Se mi togliete questa foto, vado con la mia pistola, alla sinagoga vicinissima a casa mia e stendo un po’ di parassiti ebrei che la frequentano”.

A marzo 2012 è stato arrestato l’italiano di origine marocchina Mohamed Jarmoune: voleva compiere un attentato dinamitardo alla sinagoga di via Guastalla a Milano. Un’aggressiva campagna diffamatoria attraverso il Web, ha costretto il giornalista Enrico Sassoon a dimettersi da una società di cui faceva parte: degli estremisti di destra hanno gettato dell’acido sul portone di casa di una coppia di ebrei del centro-Italia, ed un famoso rabbino è stato volgarmente insultato su un mezzo pubblico di una grande città del Nord. Il 2012 s’è caratterizzato anche per le numerosissime campagne antisemite promosse dalla sezione Italia del sito ‘suprematista bianco’ Stormfront, i cui principali gestori sono stati recentemente arrestati dalla polizia italiana, dopo una difficile indagine durata due anni.

Questi estremisti neonazisti, attraverso il loro spazio online, da anni attaccavano in modo violento e triviale l’ebraismo italiano, rimettendo in circolo tutta una serie di temi caratteristici del nazionalsocialismo.

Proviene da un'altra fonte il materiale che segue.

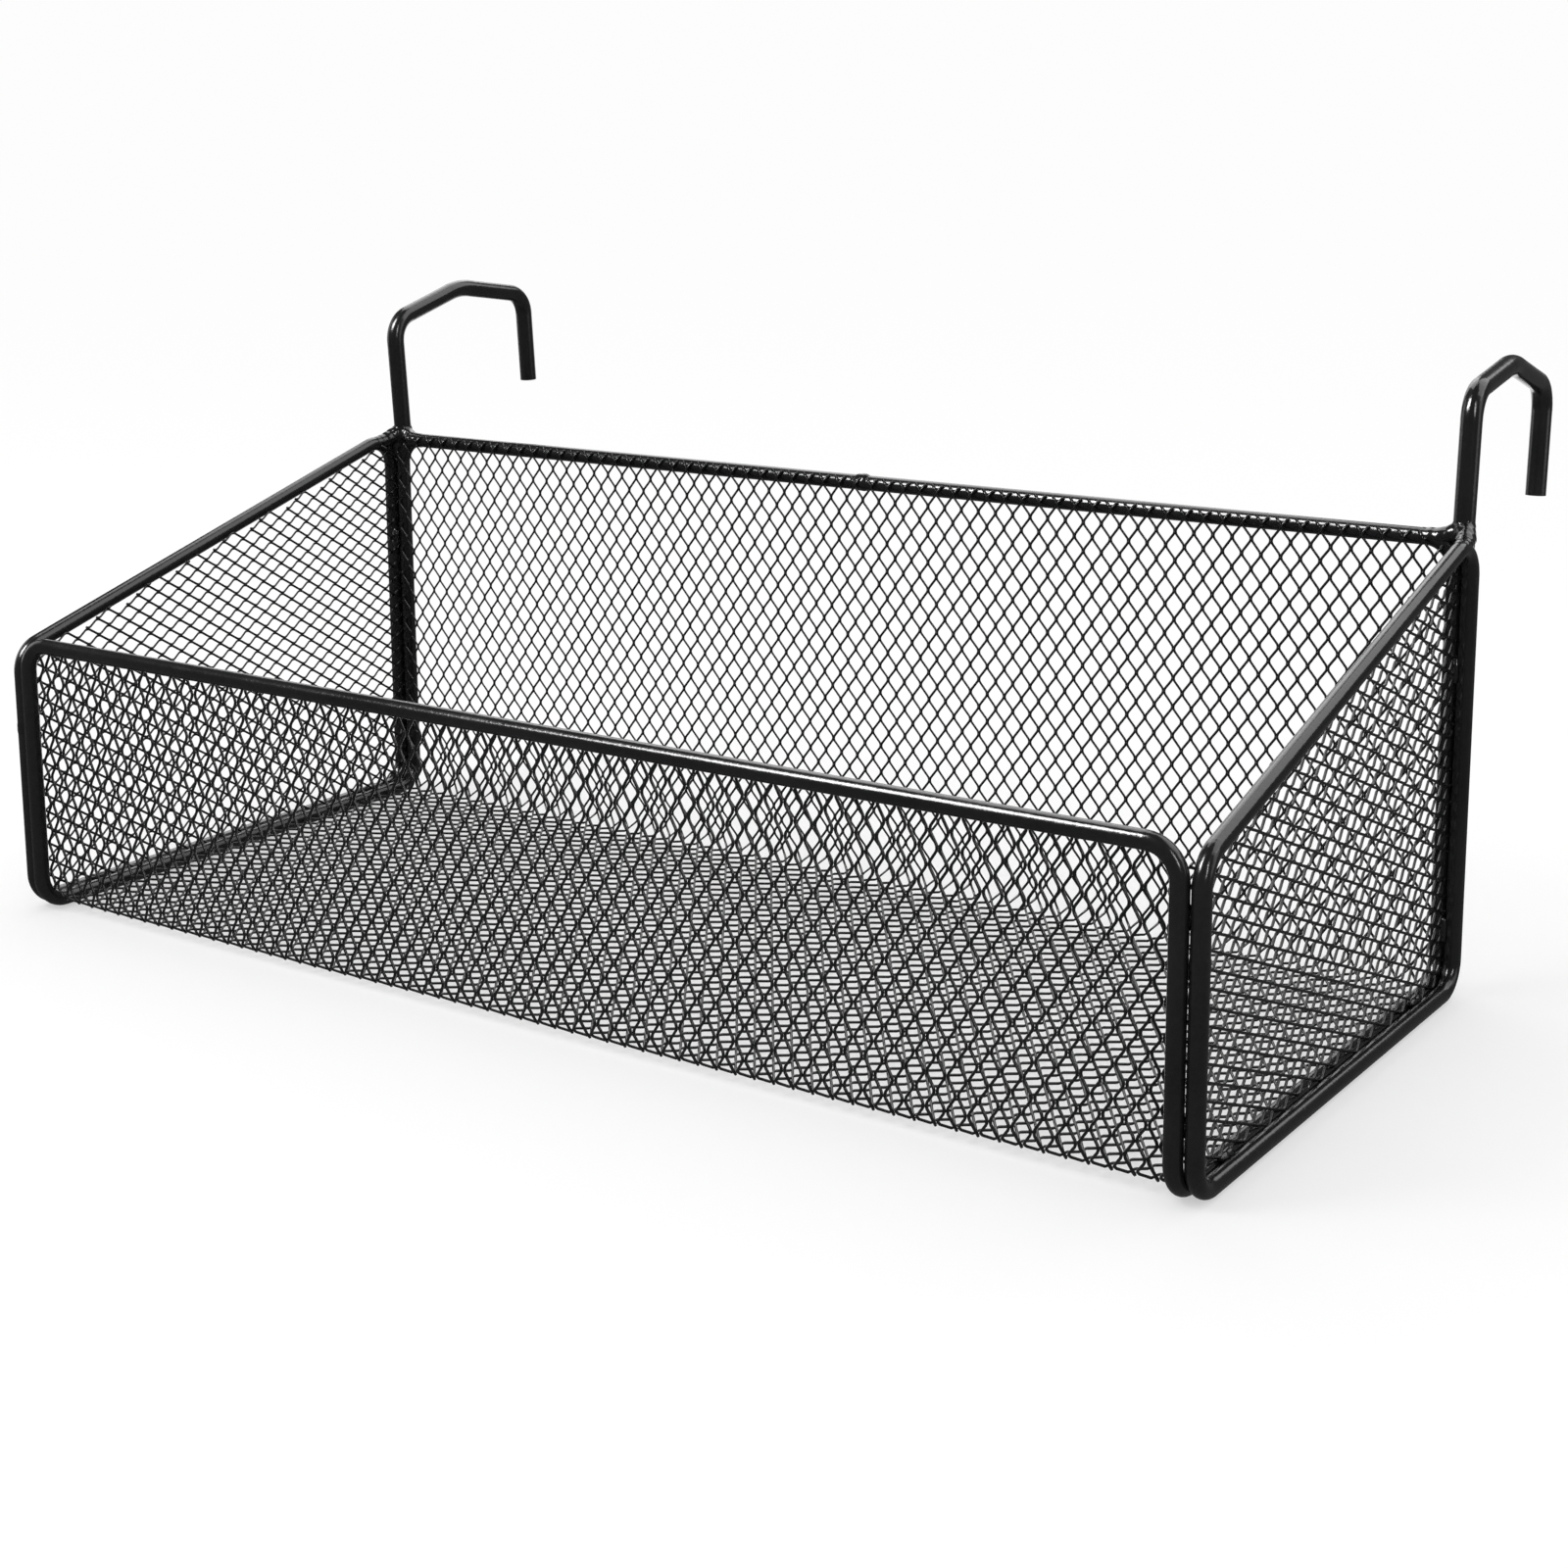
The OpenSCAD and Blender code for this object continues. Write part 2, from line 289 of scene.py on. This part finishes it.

In una delle ultime liste di discussione, aperte prima dell’oscuramento da parte della polizia, suggerivano di compiere un attentato nel nuovo ristorante kasher di Torino.

LE CONTROMOSSE

Fortunatamente, il pericolo della grave recrudescenza dell’antisemitismo in Italia è stata colta da magistrati come Giuseppe Corasaniti, e dal ‘padre’ della Polizia postale, Domenico Vulpiani. Entrambi, da anni, si impegnano per far ratificare il Protocollo di Budapest, studiato apposta per contrastare il cyberhate, l’odio razziale che dilaga sul web. Anche molte forze politiche presenti nel Parlamento italiano si stanno dando da fare per far approvare due Decreti legge contro il negazionismo, l’antisemitismo e il razzismo nel Web. Motore di tutto è la proposta della senatrice del PD Silvana Amati e del Ministro per l’integrazione, Andrea Riccardi, ampiamente sostenuti in modo ‘bipartisan’. Ahimè, la caduta del governo Monti ha bloccato sino alla prossima legislatura questi importanti strumenti di lotta all’antisemitismo.